Burn a cross for Voltaire! But here’s the quote I loved the most, once I got the context. One fellow said:

“We don’t know who these terrorists are. They’re such an ill-defined enemy . . . but to try to attack countries that we think may house terrorism or encourage it? A lot of those people think we’re the terrorists . . . every country in the world is going to hate us if we go that route.

“We’ve got to at least have the sanctions of the United Nations before we do anything rash. President Bush has got to be restrained. He acts like a cowboy; ‘I’m going out there and I’m gonna blast them.’ It’s really bad. I think we’re losing our friends.”

Well, we do know who the terrorists are. They’re not an ill-defined enemy. Naturally the Iraqi leadership will regard us as terrorists, inasmuch as the end result of 600 cruise missiles heading their way will be terrifying. Every country in the world will not hate us if we got that route. Oh, some will - Syria, France - but most will be indifferent and some will be grateful. (Iraq, post-mullah Iran.) We already have the sanctions of the UN; hasn’t he been paying attention? And if Bush has been acting like a cowboy, then it’s the curious sort of cowboy who spends a year rounding up a posse and sending deputies into the bad-guy’s hideout to look for stagecoach loot before he acts on a warrant issued 11 years ago.

As for losing our friends, well, nations usually don’t have friends. They have allies whose interests intersect with their own. But we do have friends: The UK. Australia. English-speaking Western democracies disinclined to submit to the will of Allah.

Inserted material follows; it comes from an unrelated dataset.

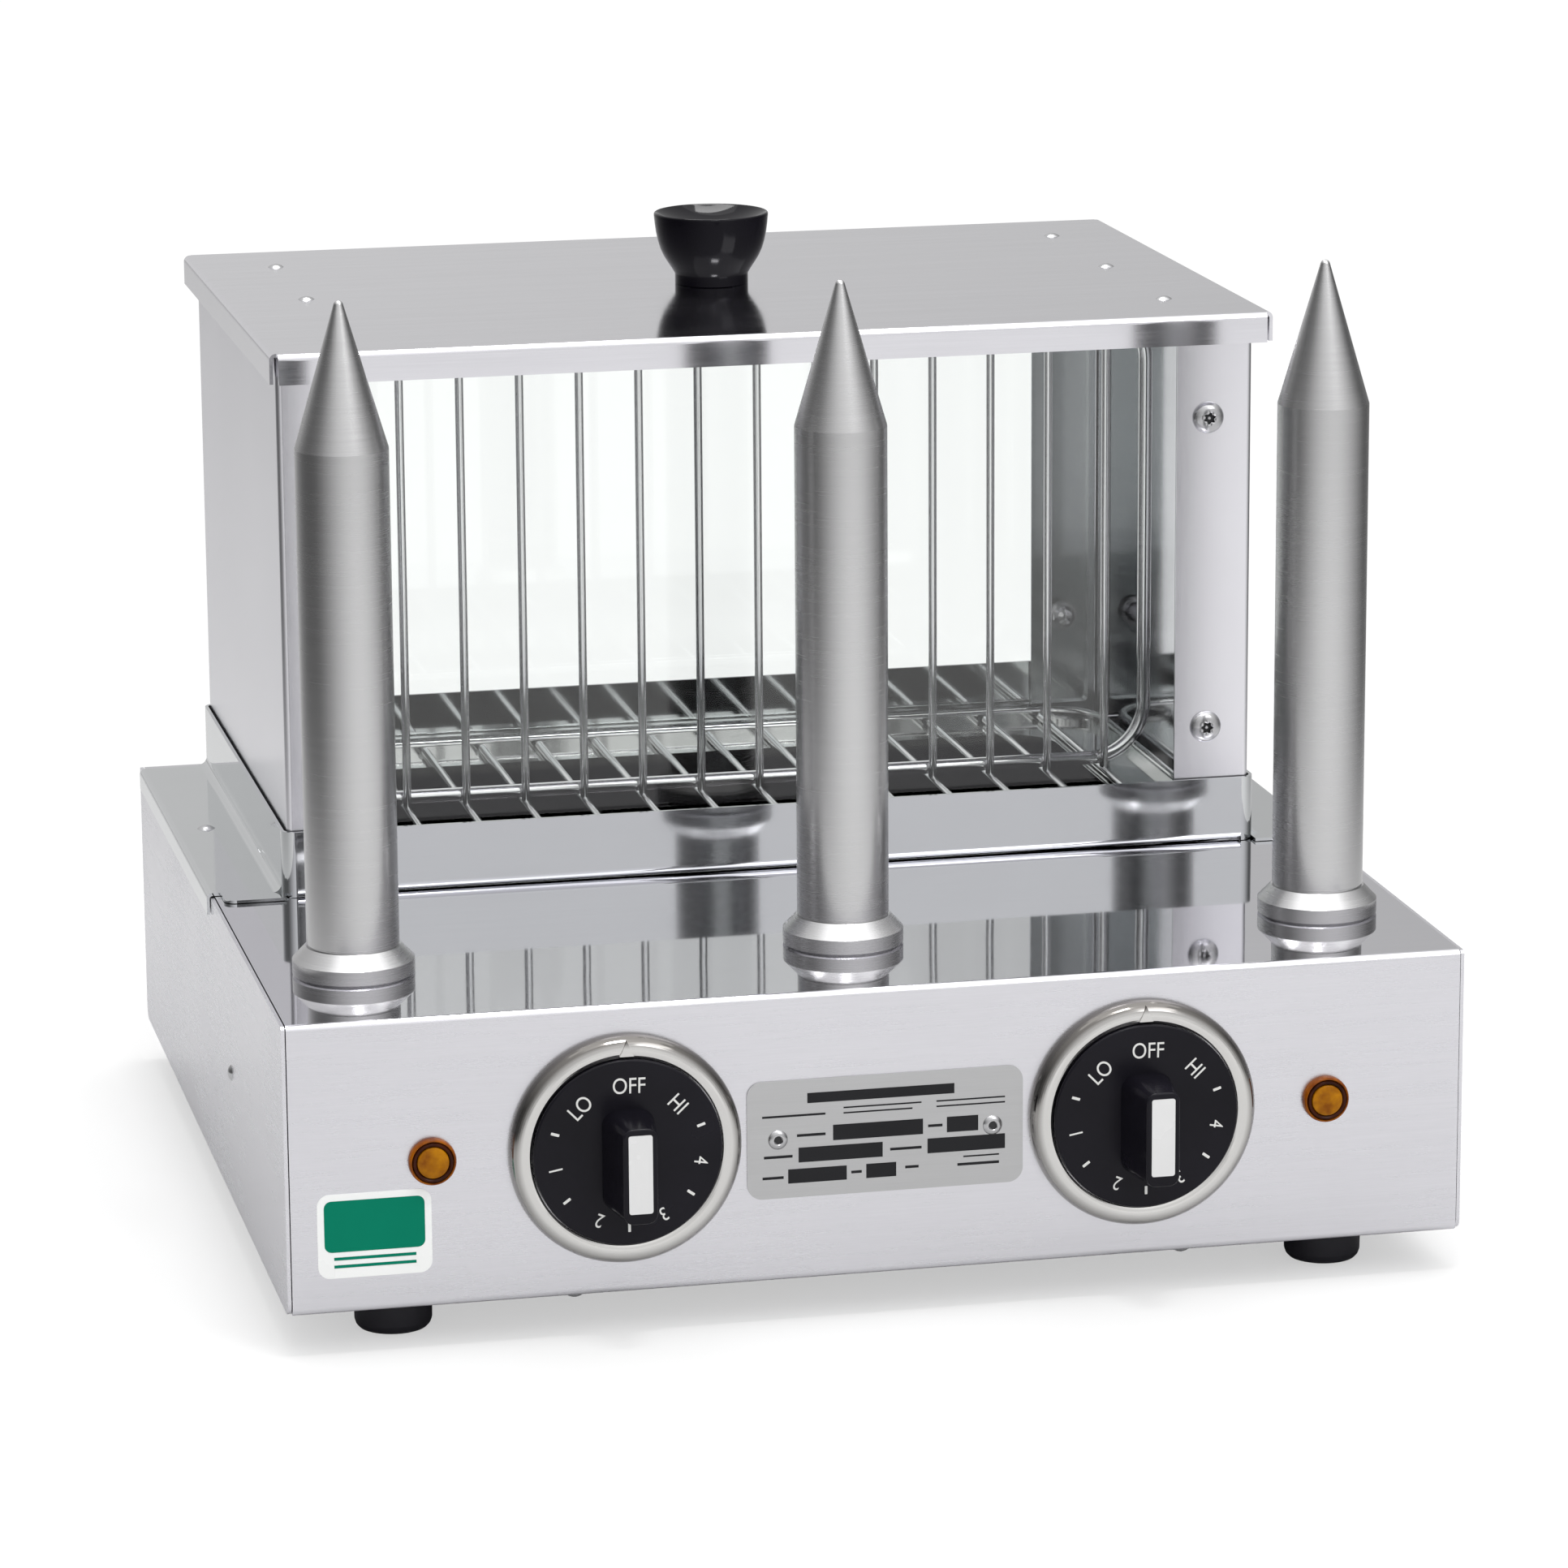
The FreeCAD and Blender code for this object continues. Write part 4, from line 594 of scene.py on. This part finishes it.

And that’s a crucial point. One of the speakers quoted in the article said we’d insulted Arab cultures: “Long after the Gulf War was over, we had arms depots outside of mosques, American servicewomen dressed inappropriately for where they were.” So women shouldn’t be in the military? No, of course they should serve. So they shouldn’t be posted to the Middle East? No, they should have the same opportunities as men. So they should wear the veil while they’re on the base?
No, but we have to understand that their presence upsets the local culture. So you support overturning the governments that impose strict miserable sexist regulations on females? No, we just have to realize how they see us. And then we do what? I don’t understand the question. Once we realize that they see us as a Godforsaken culture that lets women drive cars AND planes AND wear shorts and thongs, AND dance with someone they just met five minutes ago AND have a day job operating machine guns, then what? Well, we enter into a cross-cultural dialogue that enables a syncretic process aimed at facilitating strategies of coexistence. Yes, but what if they want to kill us because we actually think that their concepts of female servitude are negotiable? Well, I don’t accept your definitions; I think we have to change the terms of the debate so violence is never an option. It’s an option for them. It’s Job One, as the Ford ads used to say - oh, look, it’s a fellow with a bomb-belt, running towards us. Should I shoot him? Violence never solves anything. It’s about to solve you, ma’am. It’s about to solve you for good.

Back to the fellow who made the point about how we’re losing our friends, and we can’t act alone, how we must get a hall pass from the UN, etc. The article gave his last name; googling revealed one fellow in the metro area with his name and home town. The name also popped up as a local high school teacher. Same fellow? Maybe; maybe not. I've no idea, but it is a rather unusual name to my eyes. If it's the same fellow, then what do you think he teaches?

Shop class? Gym class? Social studies? Math?

Here’s his class list:

Ancient World History
Modern European History
United States History

He has learned everything, it would seem, and understood nothing.